Problem description –
Consider the listing below. Extract exactly the lines from the line containing "for name, make" to the line containing "WELD = 0.00001", both included.

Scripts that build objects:
—————

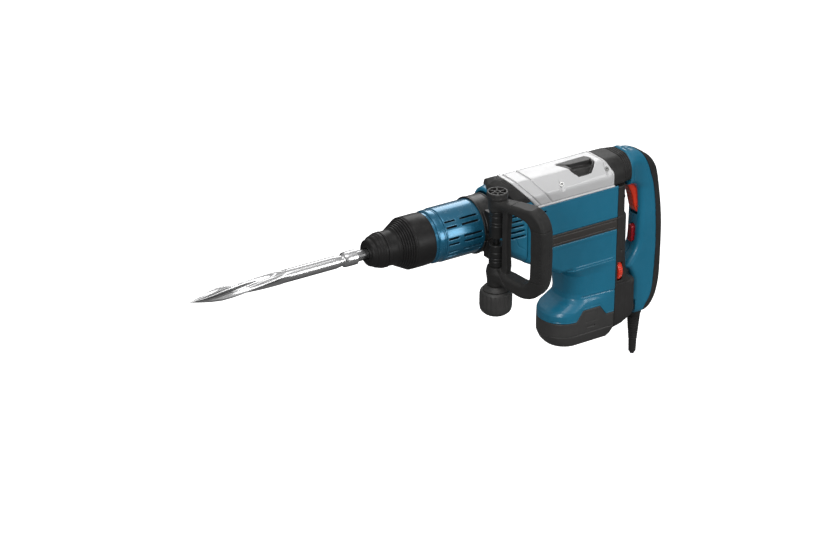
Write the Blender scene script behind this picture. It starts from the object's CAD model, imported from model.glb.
"""Electric chisel hammer: detailed shells and finishes over its CAD pieces.

Shapes are worked out in millimetres and meshed in metres. The hammer axis is the X axis:
-X is the chisel point, +X the rear handle, +Y the tool's right side, +Z its top. The motor
hangs below the axis. Most shells are signed distances on a grid, negative inside.
"""
import bmesh
import bpy
import math
import numpy as np
import openvdb as vdb
from functools import reduce
from math import radians as rad
from mathutils import Matrix, Vector

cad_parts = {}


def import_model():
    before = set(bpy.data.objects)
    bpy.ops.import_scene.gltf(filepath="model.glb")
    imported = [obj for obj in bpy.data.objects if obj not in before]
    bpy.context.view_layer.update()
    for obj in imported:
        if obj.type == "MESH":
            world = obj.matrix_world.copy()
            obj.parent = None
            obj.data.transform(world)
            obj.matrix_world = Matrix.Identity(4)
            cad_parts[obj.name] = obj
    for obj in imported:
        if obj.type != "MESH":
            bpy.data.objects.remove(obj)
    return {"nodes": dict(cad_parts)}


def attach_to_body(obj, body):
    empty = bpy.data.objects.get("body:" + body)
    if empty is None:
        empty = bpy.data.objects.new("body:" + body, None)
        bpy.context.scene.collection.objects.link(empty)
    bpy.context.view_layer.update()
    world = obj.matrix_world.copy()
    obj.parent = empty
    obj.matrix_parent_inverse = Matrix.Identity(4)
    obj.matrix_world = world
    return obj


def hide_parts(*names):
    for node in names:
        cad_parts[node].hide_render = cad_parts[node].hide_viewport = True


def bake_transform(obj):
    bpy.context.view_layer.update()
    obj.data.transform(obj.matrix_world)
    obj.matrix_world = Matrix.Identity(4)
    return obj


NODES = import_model()["nodes"]
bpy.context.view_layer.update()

MM = 0.001                       # metres in a millimetre
GRID_COARSENESS = 1.0
DIAGONAL = 0.70711               # scales a 45 degree plane to a true distance

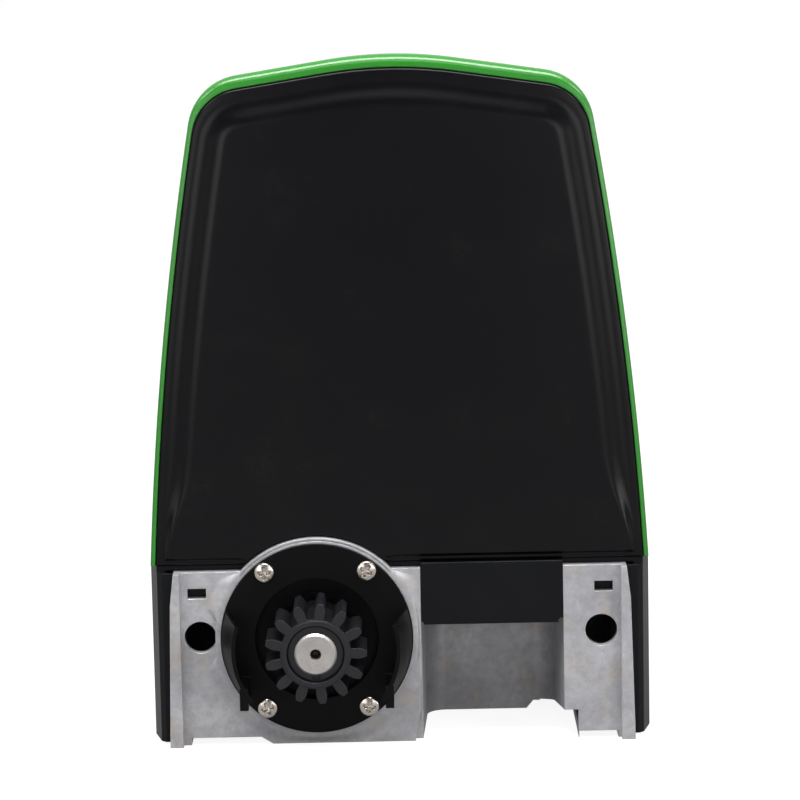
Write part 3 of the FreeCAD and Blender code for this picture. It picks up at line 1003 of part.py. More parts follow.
def make_control_lid():
    """Lid with a skirt round the tray's mouth, a window and the buttons' holes."""
    x0, x1, z0, z1 = BRACKET_X0, BRACKET_X1, BOX_LOW_Z, BOX_LOW_Z + BOX_HEIGHT
    lid = box(x0, x1, BOX_LID_Y, BOX_LID_Y + 8, z0, z1)
    lid = lid.makeFillet(8, edges_along(lid, vec(0, 1, 0), lambda middle: True))
    hollow = box(x0 + 2.5, x1 - 2.5, BOX_LID_Y - 1, BOX_LID_Y + 5.5, z0 + 2.5, z1 - 2.5)
    hollow = hollow.makeFillet(5.5, edges_along(hollow, vec(0, 1, 0), lambda middle: True))
    lid = lid.cut(hollow)
    lid = lid.cut(box(x0 + 35, x1 - 35, BOX_LID_Y, BOX_LID_Y + 10, z0 + 72, z0 + 104))
    for x, z in button_places():
        lid = lid.cut(rod_y(BUTTON_RADIUS + RUNNING, BOX_LID_Y, BOX_LID_Y + 10, x, z))
    return lid


def make_display():
    """Clear pane behind the lid's window, standing on the circuit board."""
    x0, x1, z0 = BRACKET_X0 + 32, BRACKET_X1 - 32, BOX_LOW_Z + 69
    return box(x0, x1, BOARD_Y + 1.6, BOX_LID_Y + 5.2, z0, z0 + 38)


def make_circuit_board():
    x0, x1, z0, z1 = BRACKET_X0 + 5, BRACKET_X1 - 5, BOX_LOW_Z + 5, BOX_LOW_Z + BOX_HEIGHT - 5
    board = box(x0, x1, BOARD_Y, BOARD_Y + 1.6, z0, z1)
    switches = [box(x - 3, x + 3, BOARD_Y + 1, BOX_LID_Y - 0.8 - BUTTON_TRAVEL, z - 3, z + 3) for x, z in button_places()]
    relays = [box(x0 + 6 + n * 20, x0 + 22 + n * 20, BOARD_Y + 1, BOARD_Y + 13, z1 - 22, z1 - 8) for n in range(3)]
    return fused(board, *switches, *relays)


def make_button(index):
    """Push button: a stem through the lid with a collar behind it."""
    x, z = button_places()[index]
    stem = rod_y(BUTTON_RADIUS, BOX_LID_Y - 0.5, BOX_LID_Y + 10, x, z)
    collar = rod_y(BUTTON_RADIUS + 1.5, BOX_LID_Y - 0.5, BOX_LID_Y + 5.2, x, z)
    return fused(stem, collar)


def make_terminal_block():
    x0, z0, y0 = BRACKET_X0 + 78, DECK_Z + 2.5, BRACKET_Y + 2.5
    block = box(x0, x0 + 60, y0, y0 + 14, z0, z0 + 14)
    for n in range(6):
        block = block.cut(rod_z(2.2, z0 + 8, z0 + 20, x0 + 5 + n * 10, y0 + 5))
        block = block.cut(box(x0 + 2.5 + n * 10, x0 + 7.5 + n * 10, y0 + 9, y0 + 15, z0 + 2, z0 + 7))
    return block


def make_transformer():
    """Iron core, winding and its foot, beside the control bracket."""
    x0, y0, z0 = BRACKET_X0, BRACKET_Y + 15.0, DECK_Z
    core = box(x0, x0 + 60, y0, y0 + 22, z0, z0 + 50)
    winding = box(x0 + 10, x0 + 50, y0 - 9, y0 + 31, z0 + 10, z0 + 40)
    winding = winding.makeFillet(5, edges_along(winding, vec(0, 0, 1), lambda middle: True))
    return fused(core, winding)


def make_fuse_holder():
    x0, y0, z0 = BRACKET_X0 + 80, BRACKET_Y + 22.0, DECK_Z
    body = box(x0, x0 + 36, y0, y0 + 14, z0, z0 + 9)
    return body.cut(box(x0 + 3, x0 + 33, y0 + 3, y0 + 11, z0 + 4, z0 + 10))


def make_fuse():
    x0, y, z = BRACKET_X0 + 80, BRACKET_Y + 29.0, DECK_Z + 7.2
    return rod_x(3, x0 + 4, x0 + 32, y, z)


def make_origin_sensor():
    """Magnet sensor on a foot behind the back panel."""
    foot = box(-18, 22, -84, -66, DECK_Z, DECK_Z + 3)
    body = box(-14, 18, -84, -74, DECK_Z + 2, DECK_Z + 34)
    return fused(foot, body)


# ---------------------------------------------------------------- the pieces
def make_front_bearing():
    return bearing(ring_y, FRONT_BEARING_Y, FRONT_BEARING)


def make_rear_bearing():
    return bearing(ring_y, REAR_BEARING_Y, REAR_BEARING)


def worm_ring(outer, inner, z0, z1):
    return ring_z(outer, inner, z0, z1, WORM_X, 0)


def make_worm_lower_bearing():
    return bearing(worm_ring, LOWER_BEARING_Z, WORM_BEARING)


def make_worm_upper_bearing():
    return bearing(worm_ring, UPPER_BEARING_Z, WORM_BEARING)


PIECES = {
    "base_casting": make_base_casting,
    "chassis": make_chassis,
    "cover_shell": make_cover_shell,
    "back_panel": make_back_panel,
    "pinion_guard": make_pinion_guard,
    "guard_screws": make_guard_screws,
    "pinion": make_pinion,
    "pinion_key": lambda: key_block(0),
    "retaining_ring": make_retaining_ring,
    "output_shaft": make_output_shaft,
    "oil_seal": make_oil_seal,
    "front_bearing": make_front_bearing,
    "rear_bearing": make_rear_bearing,
    "worm_wheel": make_worm_wheel,
    "thrust_washer": make_thrust_washer,
    "worm": make_worm,
    "worm_lower_bearing": make_worm_lower_bearing,
    "worm_upper_bearing": make_worm_upper_bearing,
    "gearbox_lid": make_gearbox_lid,
    "lid_gasket": make_lid_gasket,
    "lid_screws": make_lid_screws,
    "clutch_ring": make_clutch_ring,
    "clutch_pin": make_cross_pin,
    "clutch_spring": make_clutch_spring,
    "spring_stop": make_spring_stop,
    "release_rod": make_release_rod,
    "rod_bush": make_rod_bush,
    "release_door": make_release_door,
    "hinge_pin": make_hinge_pin,
    "lock_barrel": make_lock_barrel,
    "motor_flange": make_motor_flange,
    "motor_screws": make_motor_screws,
    "motor_can": make_motor_can,
    "motor_end_cap": make_motor_end_cap,
    "motor_terminals": make_motor_terminals,
    "cable_grommet": make_cable_grommet,
    "chassis_screws": make_chassis_screws,
    "battery": make_battery,
    "battery_terminals": make_battery_terminals,
    "battery_strap": make_battery_strap,
    "control_bracket": make_control_bracket,
    "control_box": make_control_box,
    "control_lid": make_control_lid,
    "display_pane": make_display,
    "circuit_board": make_circuit_board,
    "button_left": lambda: make_button(0),
    "button_middle": lambda: make_button(1),
    "button_right": lambda: make_button(2),
    "terminal_block": make_terminal_block,
    "transformer": make_transformer,
    "fuse_holder": make_fuse_holder,
    "fuse": make_fuse,
    "origin_sensor": make_origin_sensor,
}

os.makedirs("parts", exist_ok=True)
for name, make in PIECES.items():
    piece = make()
    if not piece.isValid():
        print("not valid:", name)
    piece.exportStep("parts/" + name + ".step")
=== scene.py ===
import math

import bmesh
import bpy
import numpy as np
from mathutils import Euler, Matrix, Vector


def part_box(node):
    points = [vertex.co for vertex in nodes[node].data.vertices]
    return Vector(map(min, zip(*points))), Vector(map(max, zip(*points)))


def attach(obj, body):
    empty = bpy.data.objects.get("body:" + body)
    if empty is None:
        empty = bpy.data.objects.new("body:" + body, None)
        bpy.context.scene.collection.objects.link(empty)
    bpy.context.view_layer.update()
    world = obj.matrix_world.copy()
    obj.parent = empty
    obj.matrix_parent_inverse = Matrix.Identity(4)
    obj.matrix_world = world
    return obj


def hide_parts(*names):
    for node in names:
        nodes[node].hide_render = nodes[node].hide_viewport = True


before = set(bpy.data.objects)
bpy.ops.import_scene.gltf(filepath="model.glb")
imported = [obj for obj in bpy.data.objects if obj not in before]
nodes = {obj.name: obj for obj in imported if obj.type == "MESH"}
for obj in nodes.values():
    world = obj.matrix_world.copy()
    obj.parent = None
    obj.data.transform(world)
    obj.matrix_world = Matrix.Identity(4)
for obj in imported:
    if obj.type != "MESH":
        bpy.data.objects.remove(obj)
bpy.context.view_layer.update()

# Sliding gate motor: finishes, detailed pieces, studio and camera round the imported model. Metres, +Z up.

MM = 0.001
WELD = 0.00001               # points nearer than this become one


# ---------------------------------------------------------------- material helpers
def display(red, green, blue):
    """A colour given as it shows on a display, 0 to 255, as the linear colour that a shader takes."""
    share = np.array([red, green, blue]) / 255
    linear = np.where(share <= 0.04045, share / 12.92, ((share + 0.055) / 1.055) ** 2.4)
    return (*linear.tolist(), 1.0)


def put(tree, socket, value):
    """Links a socket to another one's output, or sets its constant."""
    if isinstance(value, bpy.types.NodeSocket):
        tree.links.new(value, socket)
    else:
        socket.default_value = value


def add(tree, kind, settings=None, **inputs):
    """A new node; its settings are properties, and its inputs go by their names with _ for a space."""
    node = tree.nodes.new(kind)
    for name, value in (settings or {}).items():
        setattr(node, name, value)
    for name, value in inputs.items():
        put(tree, node.inputs[name.replace("_", " ")], value)
    return node


def calc(tree, operation, *values):
    """Result of one math node."""
    node = tree.nodes.new("ShaderNodeMath")
    node.operation = operation
    for socket, value in zip(node.inputs, values):
        put(tree, socket, value)
    return node.outputs[0]


def spread(tree, value, low, high, to_low=0.0, to_high=1.0):
    """Maps low..high of a value to to_low..to_high, and holds it there outside."""
    node = tree.nodes.new("ShaderNodeMapRange")
    for socket, number in zip(node.inputs, (value, low, high, to_low, to_high)):
        put(tree, socket, number)
    return node.outputs[0]


def blend_colour(tree, factor, first, second):
    """Mix of two colours by a factor."""
    node = tree.nodes.new("ShaderNodeMix")
    node.data_type = "RGBA"
    put(tree, node.inputs[0], factor)
    put(tree, node.inputs[6], first)
    put(tree, node.inputs[7], second)
    return node.outputs[2]


def tint(tree, shade, mask, share, colour):
    """A shade with a share of a colour laid over it where the mask is."""
    return blend_colour(tree, calc(tree, "MULTIPLY", mask, share), shade, colour)


def scaled(colour, share):
    """A colour made darker or lighter, no part of it above 1."""
    return tuple(min(1.0, part * share) for part in colour[:3]) + (1.0,)


def noise(tree, vector, scale, detail=2.0, roughness=0.5, dimensions="3D"):
    """Value of a noise texture; in 1D the vector is its W."""
    node = add(tree, "ShaderNodeTexNoise", {"noise_dimensions": dimensions},
               Scale=scale, Detail=detail, Roughness=roughness)
    put(tree, node.inputs["W" if dimensions == "1D" else "Vector"], vector)
    return node.outputs[0]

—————

Output –
for name, make in PIECES.items():
    piece = make()
    if not piece.isValid():
        print("not valid:", name)
    piece.exportStep("parts/" + name + ".step")
=== scene.py ===
import math

import bmesh
import bpy
import numpy as np
from mathutils import Euler, Matrix, Vector


def part_box(node):
    points = [vertex.co for vertex in nodes[node].data.vertices]
    return Vector(map(min, zip(*points))), Vector(map(max, zip(*points)))


def attach(obj, body):
    empty = bpy.data.objects.get("body:" + body)
    if empty is None:
        empty = bpy.data.objects.new("body:" + body, None)
        bpy.context.scene.collection.objects.link(empty)
    bpy.context.view_layer.update()
    world = obj.matrix_world.copy()
    obj.parent = empty
    obj.matrix_parent_inverse = Matrix.Identity(4)
    obj.matrix_world = world
    return obj


def hide_parts(*names):
    for node in names:
        nodes[node].hide_render = nodes[node].hide_viewport = True


before = set(bpy.data.objects)
bpy.ops.import_scene.gltf(filepath="model.glb")
imported = [obj for obj in bpy.data.objects if obj not in before]
nodes = {obj.name: obj for obj in imported if obj.type == "MESH"}
for obj in nodes.values():
    world = obj.matrix_world.copy()
    obj.parent = None
    obj.data.transform(world)
    obj.matrix_world = Matrix.Identity(4)
for obj in imported:
    if obj.type != "MESH":
        bpy.data.objects.remove(obj)
bpy.context.view_layer.update()

# Sliding gate motor: finishes, detailed pieces, studio and camera round the imported model. Metres, +Z up.

MM = 0.001
WELD = 0.00001               # points nearer than this become one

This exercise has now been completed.